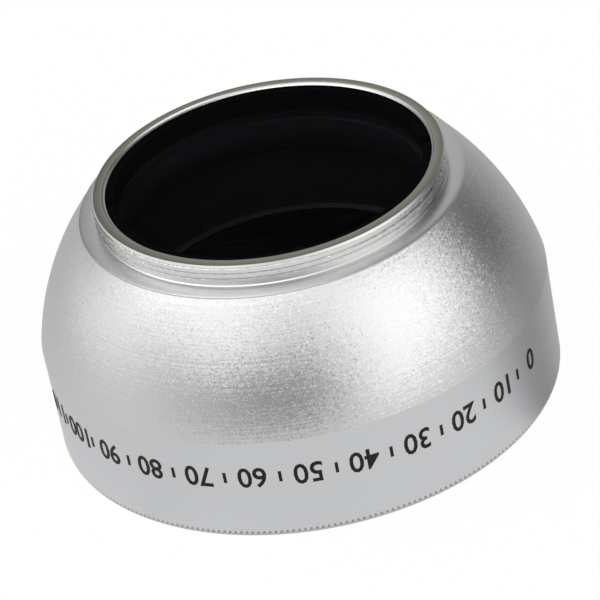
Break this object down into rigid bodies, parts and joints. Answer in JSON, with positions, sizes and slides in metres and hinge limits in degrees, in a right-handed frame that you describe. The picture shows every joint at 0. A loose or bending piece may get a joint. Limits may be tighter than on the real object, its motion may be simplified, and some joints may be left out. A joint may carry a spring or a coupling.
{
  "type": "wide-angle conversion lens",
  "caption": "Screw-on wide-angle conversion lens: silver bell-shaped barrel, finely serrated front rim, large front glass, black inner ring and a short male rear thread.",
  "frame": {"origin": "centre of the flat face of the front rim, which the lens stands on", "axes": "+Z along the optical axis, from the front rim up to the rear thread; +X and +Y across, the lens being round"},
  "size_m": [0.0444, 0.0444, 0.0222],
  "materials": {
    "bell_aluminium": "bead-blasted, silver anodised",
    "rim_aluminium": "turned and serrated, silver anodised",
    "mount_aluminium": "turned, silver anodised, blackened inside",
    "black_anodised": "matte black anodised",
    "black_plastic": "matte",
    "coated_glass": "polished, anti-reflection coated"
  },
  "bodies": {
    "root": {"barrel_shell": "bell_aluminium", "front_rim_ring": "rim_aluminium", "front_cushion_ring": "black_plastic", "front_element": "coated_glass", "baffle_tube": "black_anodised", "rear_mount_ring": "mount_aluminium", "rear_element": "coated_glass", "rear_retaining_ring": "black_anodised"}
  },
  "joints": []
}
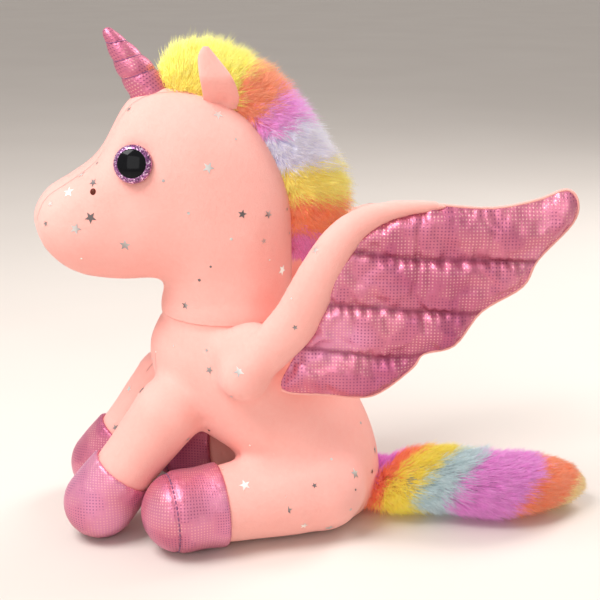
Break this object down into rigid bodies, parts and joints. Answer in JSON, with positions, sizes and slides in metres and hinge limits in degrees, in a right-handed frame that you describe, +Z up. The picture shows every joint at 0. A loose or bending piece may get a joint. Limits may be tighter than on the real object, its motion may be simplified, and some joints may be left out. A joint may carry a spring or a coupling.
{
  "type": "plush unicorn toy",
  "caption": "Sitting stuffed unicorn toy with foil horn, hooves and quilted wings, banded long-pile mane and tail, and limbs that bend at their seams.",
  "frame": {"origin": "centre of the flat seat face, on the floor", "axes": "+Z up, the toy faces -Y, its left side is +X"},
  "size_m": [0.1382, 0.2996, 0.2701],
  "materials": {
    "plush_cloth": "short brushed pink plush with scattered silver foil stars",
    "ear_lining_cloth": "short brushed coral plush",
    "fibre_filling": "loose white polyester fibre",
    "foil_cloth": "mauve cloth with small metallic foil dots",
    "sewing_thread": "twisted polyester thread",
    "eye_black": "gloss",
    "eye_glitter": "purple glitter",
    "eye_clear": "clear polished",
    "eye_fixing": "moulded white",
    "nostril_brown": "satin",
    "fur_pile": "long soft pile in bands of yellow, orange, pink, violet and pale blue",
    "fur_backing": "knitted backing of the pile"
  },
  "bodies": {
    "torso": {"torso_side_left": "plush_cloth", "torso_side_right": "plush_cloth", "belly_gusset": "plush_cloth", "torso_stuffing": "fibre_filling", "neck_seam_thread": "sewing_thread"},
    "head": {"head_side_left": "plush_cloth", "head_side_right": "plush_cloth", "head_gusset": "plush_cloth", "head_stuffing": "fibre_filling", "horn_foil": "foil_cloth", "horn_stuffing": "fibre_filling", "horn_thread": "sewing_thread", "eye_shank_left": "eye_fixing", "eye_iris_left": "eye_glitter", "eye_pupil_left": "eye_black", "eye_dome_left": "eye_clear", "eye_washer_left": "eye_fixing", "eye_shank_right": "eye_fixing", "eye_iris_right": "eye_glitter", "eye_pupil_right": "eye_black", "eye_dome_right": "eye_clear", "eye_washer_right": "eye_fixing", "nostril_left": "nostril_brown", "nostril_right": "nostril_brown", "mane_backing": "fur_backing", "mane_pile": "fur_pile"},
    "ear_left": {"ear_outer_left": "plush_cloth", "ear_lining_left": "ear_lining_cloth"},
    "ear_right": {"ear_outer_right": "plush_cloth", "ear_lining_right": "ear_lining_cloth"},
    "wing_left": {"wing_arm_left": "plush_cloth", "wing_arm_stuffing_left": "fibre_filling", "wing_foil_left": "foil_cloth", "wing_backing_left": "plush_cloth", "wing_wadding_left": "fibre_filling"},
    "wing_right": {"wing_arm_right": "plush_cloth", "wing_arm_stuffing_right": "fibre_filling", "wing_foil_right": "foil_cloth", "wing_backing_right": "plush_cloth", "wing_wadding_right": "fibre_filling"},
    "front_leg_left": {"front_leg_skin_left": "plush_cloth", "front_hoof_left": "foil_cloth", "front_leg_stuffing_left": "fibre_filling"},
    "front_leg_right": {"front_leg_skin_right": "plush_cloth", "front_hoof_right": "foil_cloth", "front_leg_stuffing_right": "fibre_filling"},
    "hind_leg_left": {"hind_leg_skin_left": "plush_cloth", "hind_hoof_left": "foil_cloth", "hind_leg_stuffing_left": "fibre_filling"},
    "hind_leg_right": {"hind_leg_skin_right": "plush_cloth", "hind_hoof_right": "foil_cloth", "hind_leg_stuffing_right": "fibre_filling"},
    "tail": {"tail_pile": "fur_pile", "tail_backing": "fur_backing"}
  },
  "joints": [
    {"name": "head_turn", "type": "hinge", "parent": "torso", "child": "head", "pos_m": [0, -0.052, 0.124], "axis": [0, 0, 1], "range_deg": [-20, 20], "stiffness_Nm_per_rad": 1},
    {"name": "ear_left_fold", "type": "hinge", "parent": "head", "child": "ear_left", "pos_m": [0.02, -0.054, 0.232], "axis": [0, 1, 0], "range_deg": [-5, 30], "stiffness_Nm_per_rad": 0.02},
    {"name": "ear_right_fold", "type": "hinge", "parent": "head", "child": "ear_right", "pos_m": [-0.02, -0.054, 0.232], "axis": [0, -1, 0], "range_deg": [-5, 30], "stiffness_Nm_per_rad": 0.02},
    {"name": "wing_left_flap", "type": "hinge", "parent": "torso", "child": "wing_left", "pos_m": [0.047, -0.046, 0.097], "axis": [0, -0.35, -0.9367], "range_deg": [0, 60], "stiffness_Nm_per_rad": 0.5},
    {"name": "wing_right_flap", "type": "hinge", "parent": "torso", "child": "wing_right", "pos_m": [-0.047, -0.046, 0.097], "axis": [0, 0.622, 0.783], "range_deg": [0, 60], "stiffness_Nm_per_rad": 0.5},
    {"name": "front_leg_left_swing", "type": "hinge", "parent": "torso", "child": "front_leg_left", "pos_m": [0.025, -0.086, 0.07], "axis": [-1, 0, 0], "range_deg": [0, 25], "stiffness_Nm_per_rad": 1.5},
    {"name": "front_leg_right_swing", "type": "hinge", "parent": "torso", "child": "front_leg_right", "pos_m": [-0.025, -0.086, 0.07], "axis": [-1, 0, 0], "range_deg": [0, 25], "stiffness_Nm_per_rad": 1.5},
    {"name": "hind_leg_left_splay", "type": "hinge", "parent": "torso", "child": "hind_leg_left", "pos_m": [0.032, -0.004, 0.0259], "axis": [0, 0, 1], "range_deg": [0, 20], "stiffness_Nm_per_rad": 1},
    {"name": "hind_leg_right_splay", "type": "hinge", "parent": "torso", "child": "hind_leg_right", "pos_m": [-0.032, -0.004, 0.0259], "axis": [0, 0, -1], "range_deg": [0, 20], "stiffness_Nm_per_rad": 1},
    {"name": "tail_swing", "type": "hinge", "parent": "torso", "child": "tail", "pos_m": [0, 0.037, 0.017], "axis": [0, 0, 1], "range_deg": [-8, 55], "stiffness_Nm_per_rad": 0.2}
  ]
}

══════════════════════════════

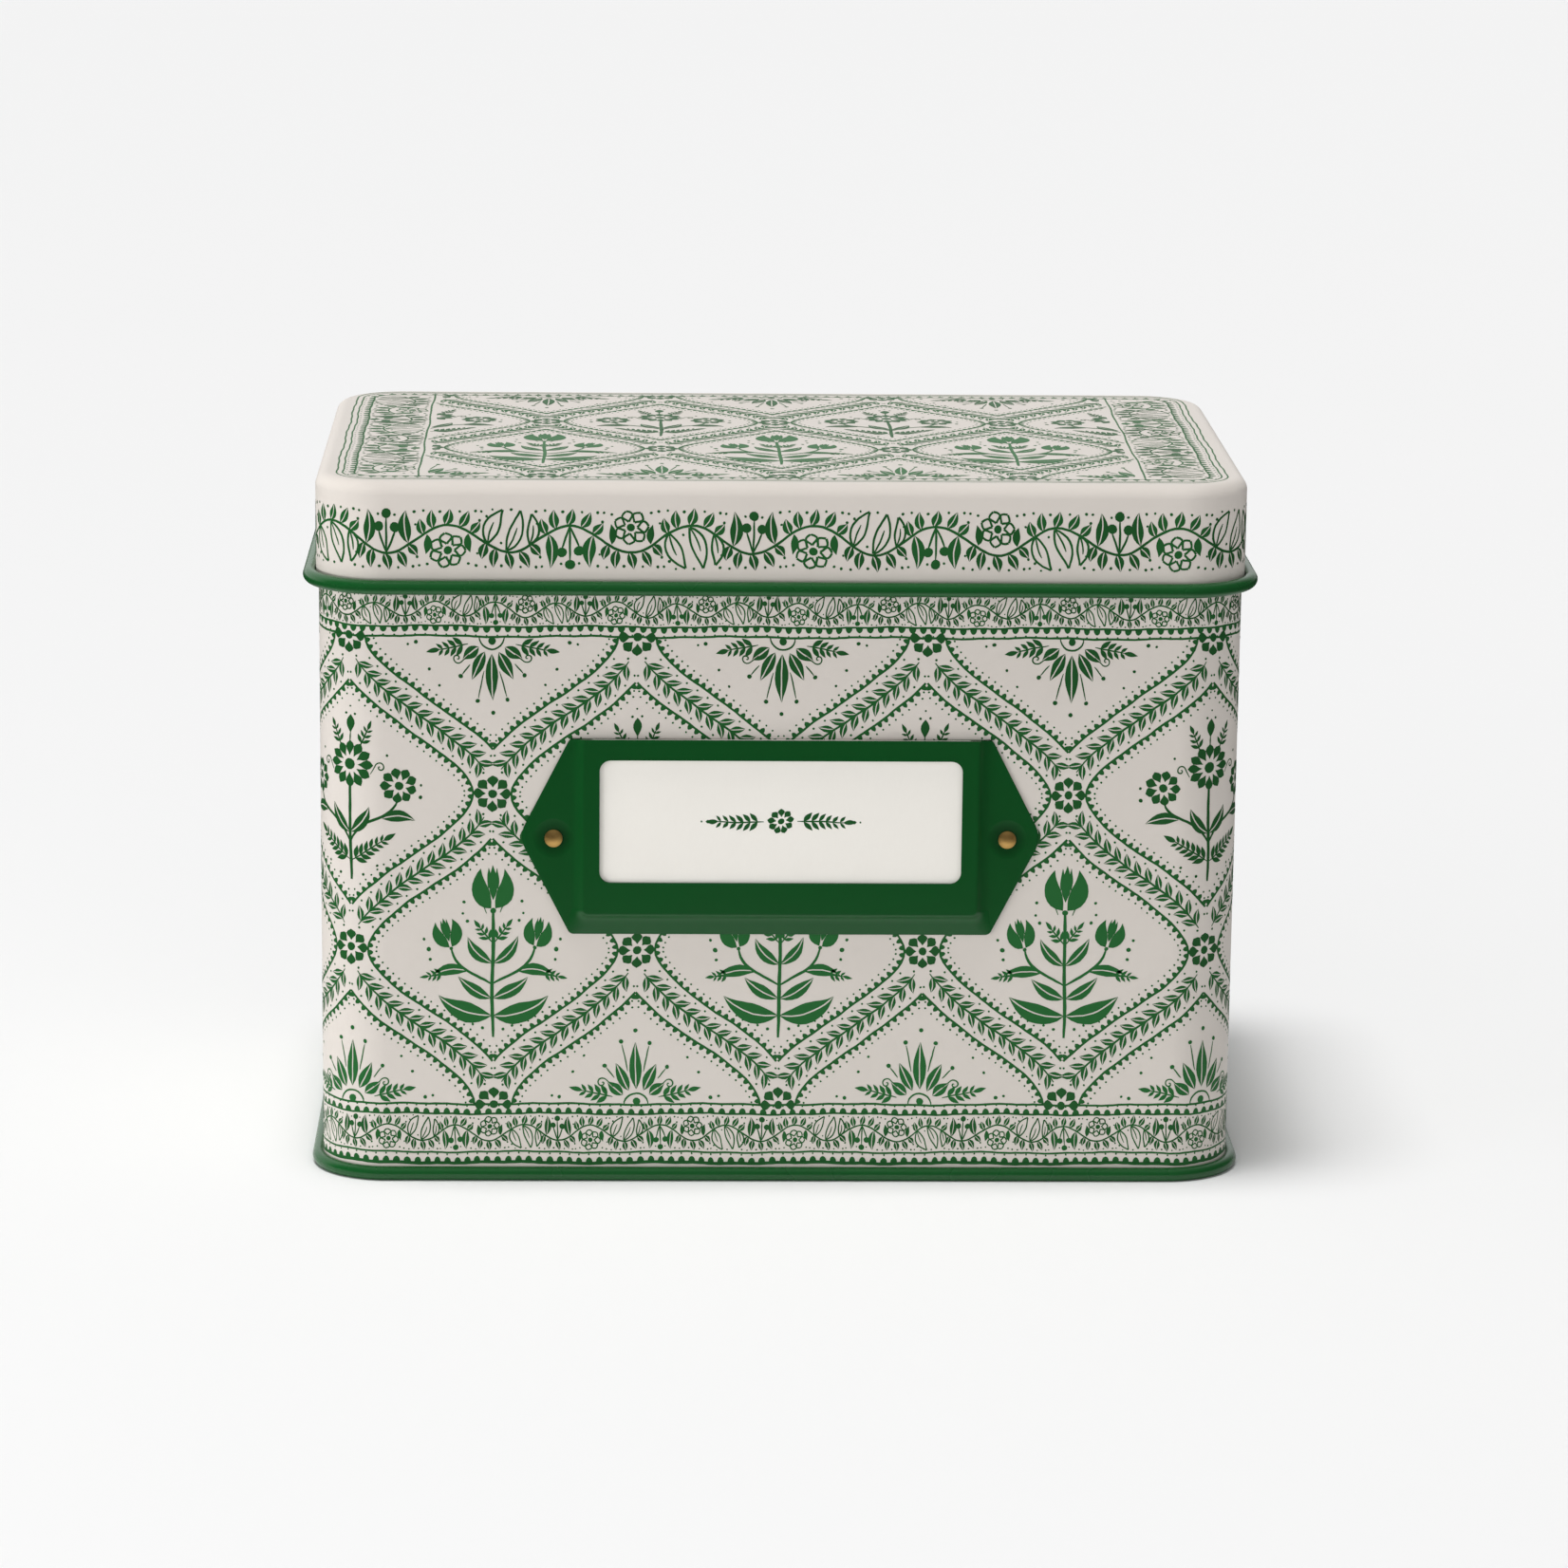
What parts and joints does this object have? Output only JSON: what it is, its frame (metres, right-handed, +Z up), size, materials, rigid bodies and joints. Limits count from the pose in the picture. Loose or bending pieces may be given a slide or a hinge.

══════════════════════════════

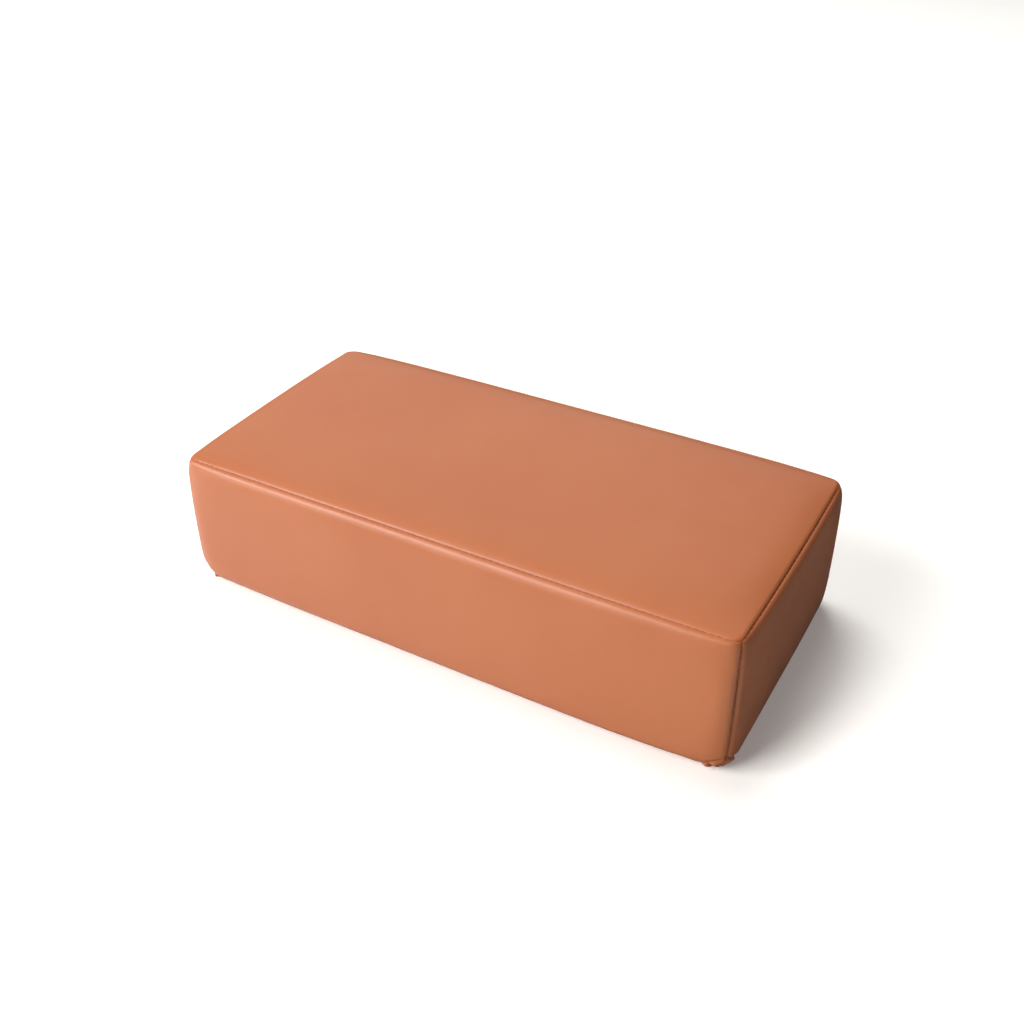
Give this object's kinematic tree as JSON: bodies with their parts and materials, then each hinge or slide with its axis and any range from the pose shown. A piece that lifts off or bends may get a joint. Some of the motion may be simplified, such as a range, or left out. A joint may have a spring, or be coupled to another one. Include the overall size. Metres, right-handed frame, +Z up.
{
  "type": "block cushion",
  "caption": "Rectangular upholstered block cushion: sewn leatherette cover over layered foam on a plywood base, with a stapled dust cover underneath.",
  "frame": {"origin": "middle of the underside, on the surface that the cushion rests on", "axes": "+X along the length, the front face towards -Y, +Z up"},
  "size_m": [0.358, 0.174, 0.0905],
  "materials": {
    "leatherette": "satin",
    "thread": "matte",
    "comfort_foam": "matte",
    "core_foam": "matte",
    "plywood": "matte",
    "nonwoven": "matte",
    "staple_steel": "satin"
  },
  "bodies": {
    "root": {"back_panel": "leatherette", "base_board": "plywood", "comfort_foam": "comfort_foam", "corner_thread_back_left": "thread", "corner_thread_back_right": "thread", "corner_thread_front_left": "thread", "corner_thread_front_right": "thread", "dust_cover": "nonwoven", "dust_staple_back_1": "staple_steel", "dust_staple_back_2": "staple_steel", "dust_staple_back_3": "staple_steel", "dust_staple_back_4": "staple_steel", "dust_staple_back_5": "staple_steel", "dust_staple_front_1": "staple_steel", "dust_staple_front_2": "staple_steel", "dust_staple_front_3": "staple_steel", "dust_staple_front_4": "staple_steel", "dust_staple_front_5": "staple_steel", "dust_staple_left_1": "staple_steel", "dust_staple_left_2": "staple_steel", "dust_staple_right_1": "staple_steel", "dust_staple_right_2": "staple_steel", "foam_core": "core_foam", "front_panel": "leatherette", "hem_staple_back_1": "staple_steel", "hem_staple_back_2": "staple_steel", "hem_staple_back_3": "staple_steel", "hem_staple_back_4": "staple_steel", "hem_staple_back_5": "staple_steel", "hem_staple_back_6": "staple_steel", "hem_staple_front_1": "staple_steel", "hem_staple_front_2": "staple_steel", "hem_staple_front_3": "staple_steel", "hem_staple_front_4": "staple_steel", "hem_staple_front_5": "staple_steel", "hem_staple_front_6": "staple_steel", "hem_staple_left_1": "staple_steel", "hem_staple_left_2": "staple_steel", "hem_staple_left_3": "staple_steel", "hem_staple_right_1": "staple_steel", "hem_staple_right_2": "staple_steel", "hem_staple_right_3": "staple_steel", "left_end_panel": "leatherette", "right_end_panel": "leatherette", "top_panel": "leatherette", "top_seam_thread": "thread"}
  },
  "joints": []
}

══════════════════════════════

Stated exercise: Reply with nothing but the number of lines in the data above that contain "their".

Result of this exercise: 2